November 30, 2009 2:00 am

Russia orders terror probe as rail explosion kills 26

Russian authorities have begun a criminal investigation into a suspected terrorist bomb attack that derailed a luxury train en route from Moscow to St Petersburg on Friday night, killing at least 26 people and injuring about 100.

It was the largest such attack in Russia for five years, and the prevailing version in the Russian media is that the bombers could be linked to Islamic extremist groups operating in Russia's troubled north Caucasus region. No one has claimed responsibility for the blast.

Vladimir Markin, a spokesman for the investigative committee of the Russian general prosecutor's office, said the incident was a terrorist attack, but it was "too early to speak about suspects".

But Ren-TV reported that investigators were searching for a group of men who had been staying in a town near the site of the blast. "Investigators say the bombers left much evidence behind," a programme on the Russian channel said.

Alexander Bortnikov, head of Russia's Federal Security Service, said investigators had found pieces of a trackside bomb that detonated with the force of about seven kilograms of TNT.

The last big terrorist attack in Russia was in August, when a suicide bomber drove a lorry full of explosives into a police station, killing 21 people, in Nazran, the capital of Ingushetia, in the north Caucasus.

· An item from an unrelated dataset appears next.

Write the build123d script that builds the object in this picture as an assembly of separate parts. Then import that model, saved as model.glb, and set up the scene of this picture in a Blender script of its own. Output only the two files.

An Islamic extremist group based in Chechnya and linked to the warlord Doku Umarov was apparently behind an attack in August 2007 that targeted the same train on the Moscow-St Petersburg route, according to a statement by the prosecutor's office. That attack derailed the train but caused only injuries.

Vladimir Yakunin, head of Russian railways, defended the response of the emergency services to Friday's blast, in a remote area. "Our trains are adequately equipped and our conductors go through special training," he said.

"The emergency services arrived after one hour, and the locomotive [crew] and conductors performed first aid at the scene."